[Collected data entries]
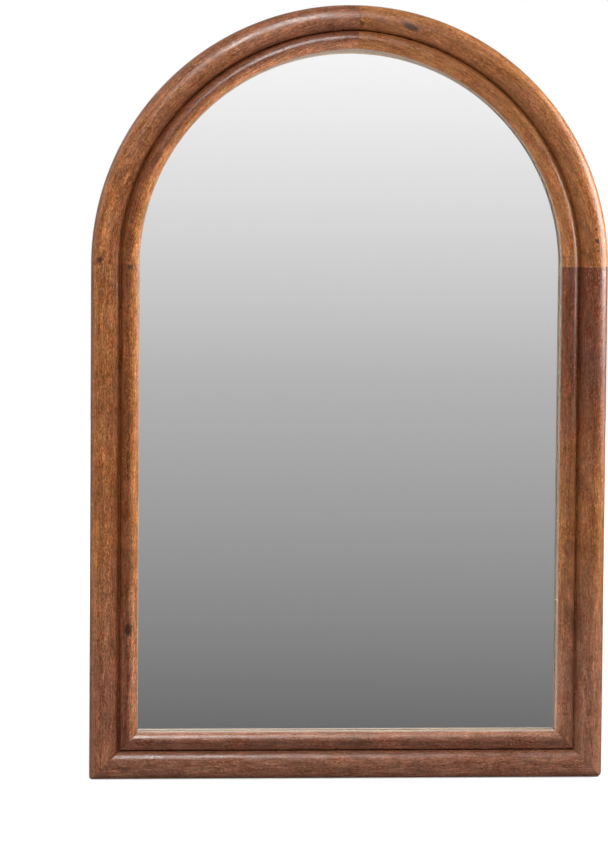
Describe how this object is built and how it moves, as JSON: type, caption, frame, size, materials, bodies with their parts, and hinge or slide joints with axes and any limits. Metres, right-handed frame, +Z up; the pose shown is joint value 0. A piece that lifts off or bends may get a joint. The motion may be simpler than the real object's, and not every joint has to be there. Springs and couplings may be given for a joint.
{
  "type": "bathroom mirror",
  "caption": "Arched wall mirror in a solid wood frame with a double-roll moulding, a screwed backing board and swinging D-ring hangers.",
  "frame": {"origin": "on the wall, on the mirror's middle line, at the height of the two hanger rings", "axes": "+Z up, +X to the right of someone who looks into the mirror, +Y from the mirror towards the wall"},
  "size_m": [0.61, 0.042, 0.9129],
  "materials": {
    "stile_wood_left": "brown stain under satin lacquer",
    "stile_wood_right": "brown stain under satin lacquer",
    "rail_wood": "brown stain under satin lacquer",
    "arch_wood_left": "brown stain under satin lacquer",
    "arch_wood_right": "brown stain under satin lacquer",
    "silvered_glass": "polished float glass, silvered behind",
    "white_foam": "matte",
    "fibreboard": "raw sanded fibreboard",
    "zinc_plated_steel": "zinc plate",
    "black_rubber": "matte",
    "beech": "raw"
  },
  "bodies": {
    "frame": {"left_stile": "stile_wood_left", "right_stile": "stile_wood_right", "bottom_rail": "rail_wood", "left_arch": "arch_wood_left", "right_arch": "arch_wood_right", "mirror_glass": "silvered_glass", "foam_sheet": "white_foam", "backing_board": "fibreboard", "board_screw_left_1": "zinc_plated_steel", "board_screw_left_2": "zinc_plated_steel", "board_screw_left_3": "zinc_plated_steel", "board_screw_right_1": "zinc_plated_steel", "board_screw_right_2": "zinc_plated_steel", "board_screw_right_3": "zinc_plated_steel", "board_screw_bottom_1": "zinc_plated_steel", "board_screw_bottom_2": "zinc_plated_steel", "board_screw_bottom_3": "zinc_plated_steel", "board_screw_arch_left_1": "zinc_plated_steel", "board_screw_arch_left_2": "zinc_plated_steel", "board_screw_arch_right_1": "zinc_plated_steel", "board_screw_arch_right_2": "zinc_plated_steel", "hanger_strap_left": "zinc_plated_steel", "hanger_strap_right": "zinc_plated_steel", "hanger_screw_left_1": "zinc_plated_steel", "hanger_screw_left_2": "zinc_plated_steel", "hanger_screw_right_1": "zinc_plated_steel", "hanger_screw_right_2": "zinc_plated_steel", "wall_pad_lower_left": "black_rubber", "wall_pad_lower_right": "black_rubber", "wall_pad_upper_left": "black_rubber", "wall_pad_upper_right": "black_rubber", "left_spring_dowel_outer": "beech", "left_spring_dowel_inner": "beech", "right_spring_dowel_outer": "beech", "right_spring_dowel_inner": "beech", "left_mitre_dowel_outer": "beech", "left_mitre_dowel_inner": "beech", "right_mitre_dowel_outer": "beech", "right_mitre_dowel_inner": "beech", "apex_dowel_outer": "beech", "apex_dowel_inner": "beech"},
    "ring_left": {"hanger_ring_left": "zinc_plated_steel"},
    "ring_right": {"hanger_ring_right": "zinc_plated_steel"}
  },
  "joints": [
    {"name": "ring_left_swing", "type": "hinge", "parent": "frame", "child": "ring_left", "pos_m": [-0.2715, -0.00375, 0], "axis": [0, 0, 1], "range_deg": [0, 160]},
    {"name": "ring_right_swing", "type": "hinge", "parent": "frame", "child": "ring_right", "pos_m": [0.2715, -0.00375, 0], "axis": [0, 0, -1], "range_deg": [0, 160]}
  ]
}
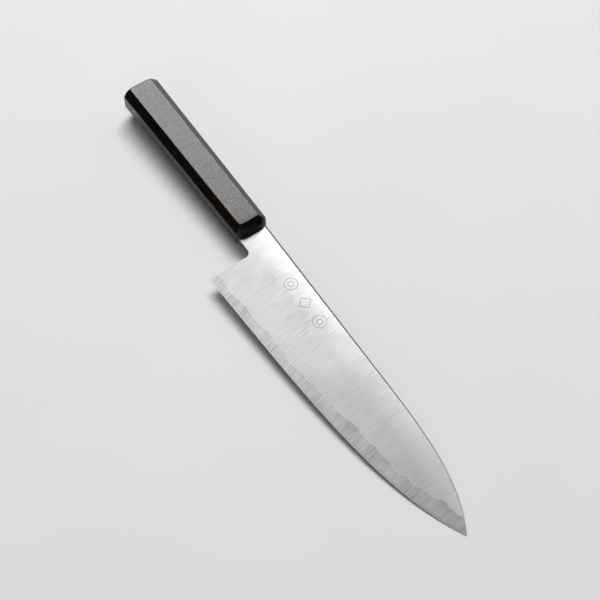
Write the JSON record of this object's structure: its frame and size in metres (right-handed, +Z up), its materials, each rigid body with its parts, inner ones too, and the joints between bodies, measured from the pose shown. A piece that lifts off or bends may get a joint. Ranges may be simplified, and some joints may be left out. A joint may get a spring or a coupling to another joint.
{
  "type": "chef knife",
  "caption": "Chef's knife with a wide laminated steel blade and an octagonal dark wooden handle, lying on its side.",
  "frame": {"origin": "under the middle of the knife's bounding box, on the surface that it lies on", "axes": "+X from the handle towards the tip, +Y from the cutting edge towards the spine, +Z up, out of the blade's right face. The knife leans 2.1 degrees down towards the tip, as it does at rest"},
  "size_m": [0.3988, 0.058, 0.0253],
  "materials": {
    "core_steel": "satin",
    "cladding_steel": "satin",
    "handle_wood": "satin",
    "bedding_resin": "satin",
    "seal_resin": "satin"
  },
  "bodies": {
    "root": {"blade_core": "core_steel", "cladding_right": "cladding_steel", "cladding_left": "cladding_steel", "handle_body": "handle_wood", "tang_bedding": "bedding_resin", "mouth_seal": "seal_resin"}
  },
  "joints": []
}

# What is required
Write out the full set of records exactly as given.

# Full answer
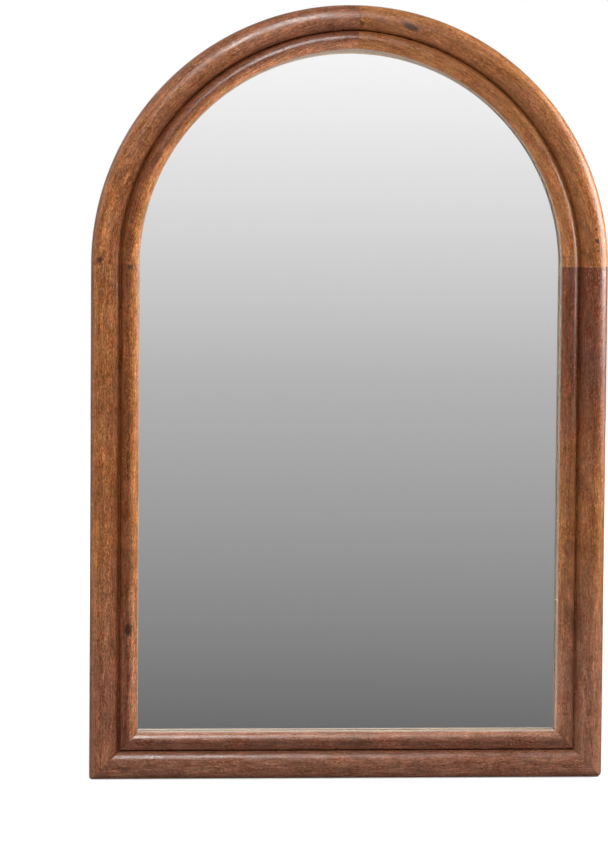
Describe how this object is built and how it moves, as JSON: type, caption, frame, size, materials, bodies with their parts, and hinge or slide joints with axes and any limits. Metres, right-handed frame, +Z up; the pose shown is joint value 0. A piece that lifts off or bends may get a joint. The motion may be simpler than the real object's, and not every joint has to be there. Springs and couplings may be given for a joint.
{
  "type": "bathroom mirror",
  "caption": "Arched wall mirror in a solid wood frame with a double-roll moulding, a screwed backing board and swinging D-ring hangers.",
  "frame": {"origin": "on the wall, on the mirror's middle line, at the height of the two hanger rings", "axes": "+Z up, +X to the right of someone who looks into the mirror, +Y from the mirror towards the wall"},
  "size_m": [0.61, 0.042, 0.9129],
  "materials": {
    "stile_wood_left": "brown stain under satin lacquer",
    "stile_wood_right": "brown stain under satin lacquer",
    "rail_wood": "brown stain under satin lacquer",
    "arch_wood_left": "brown stain under satin lacquer",
    "arch_wood_right": "brown stain under satin lacquer",
    "silvered_glass": "polished float glass, silvered behind",
    "white_foam": "matte",
    "fibreboard": "raw sanded fibreboard",
    "zinc_plated_steel": "zinc plate",
    "black_rubber": "matte",
    "beech": "raw"
  },
  "bodies": {
    "frame": {"left_stile": "stile_wood_left", "right_stile": "stile_wood_right", "bottom_rail": "rail_wood", "left_arch": "arch_wood_left", "right_arch": "arch_wood_right", "mirror_glass": "silvered_glass", "foam_sheet": "white_foam", "backing_board": "fibreboard", "board_screw_left_1": "zinc_plated_steel", "board_screw_left_2": "zinc_plated_steel", "board_screw_left_3": "zinc_plated_steel", "board_screw_right_1": "zinc_plated_steel", "board_screw_right_2": "zinc_plated_steel", "board_screw_right_3": "zinc_plated_steel", "board_screw_bottom_1": "zinc_plated_steel", "board_screw_bottom_2": "zinc_plated_steel", "board_screw_bottom_3": "zinc_plated_steel", "board_screw_arch_left_1": "zinc_plated_steel", "board_screw_arch_left_2": "zinc_plated_steel", "board_screw_arch_right_1": "zinc_plated_steel", "board_screw_arch_right_2": "zinc_plated_steel", "hanger_strap_left": "zinc_plated_steel", "hanger_strap_right": "zinc_plated_steel", "hanger_screw_left_1": "zinc_plated_steel", "hanger_screw_left_2": "zinc_plated_steel", "hanger_screw_right_1": "zinc_plated_steel", "hanger_screw_right_2": "zinc_plated_steel", "wall_pad_lower_left": "black_rubber", "wall_pad_lower_right": "black_rubber", "wall_pad_upper_left": "black_rubber", "wall_pad_upper_right": "black_rubber", "left_spring_dowel_outer": "beech", "left_spring_dowel_inner": "beech", "right_spring_dowel_outer": "beech", "right_spring_dowel_inner": "beech", "left_mitre_dowel_outer": "beech", "left_mitre_dowel_inner": "beech", "right_mitre_dowel_outer": "beech", "right_mitre_dowel_inner": "beech", "apex_dowel_outer": "beech", "apex_dowel_inner": "beech"},
    "ring_left": {"hanger_ring_left": "zinc_plated_steel"},
    "ring_right": {"hanger_ring_right": "zinc_plated_steel"}
  },
  "joints": [
    {"name": "ring_left_swing", "type": "hinge", "parent": "frame", "child": "ring_left", "pos_m": [-0.2715, -0.00375, 0], "axis": [0, 0, 1], "range_deg": [0, 160]},
    {"name": "ring_right_swing", "type": "hinge", "parent": "frame", "child": "ring_right", "pos_m": [0.2715, -0.00375, 0], "axis": [0, 0, -1], "range_deg": [0, 160]}
  ]
}
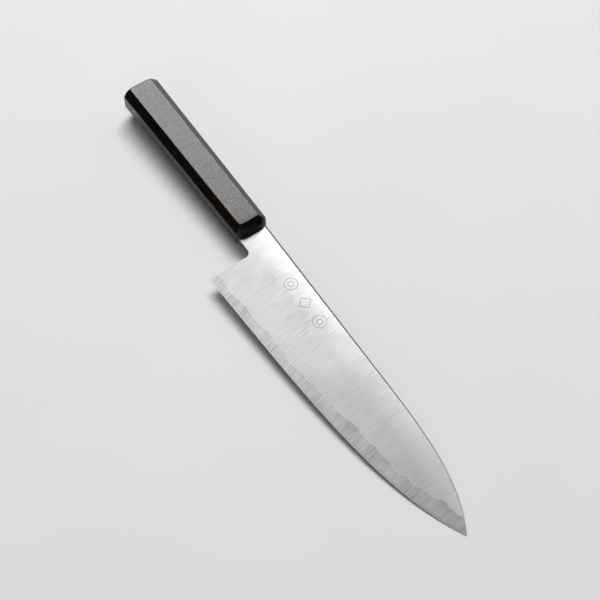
Write the JSON record of this object's structure: its frame and size in metres (right-handed, +Z up), its materials, each rigid body with its parts, inner ones too, and the joints between bodies, measured from the pose shown. A piece that lifts off or bends may get a joint. Ranges may be simplified, and some joints may be left out. A joint may get a spring or a coupling to another joint.
{
  "type": "chef knife",
  "caption": "Chef's knife with a wide laminated steel blade and an octagonal dark wooden handle, lying on its side.",
  "frame": {"origin": "under the middle of the knife's bounding box, on the surface that it lies on", "axes": "+X from the handle towards the tip, +Y from the cutting edge towards the spine, +Z up, out of the blade's right face. The knife leans 2.1 degrees down towards the tip, as it does at rest"},
  "size_m": [0.3988, 0.058, 0.0253],
  "materials": {
    "core_steel": "satin",
    "cladding_steel": "satin",
    "handle_wood": "satin",
    "bedding_resin": "satin",
    "seal_resin": "satin"
  },
  "bodies": {
    "root": {"blade_core": "core_steel", "cladding_right": "cladding_steel", "cladding_left": "cladding_steel", "handle_body": "handle_wood", "tang_bedding": "bedding_resin", "mouth_seal": "seal_resin"}
  },
  "joints": []
}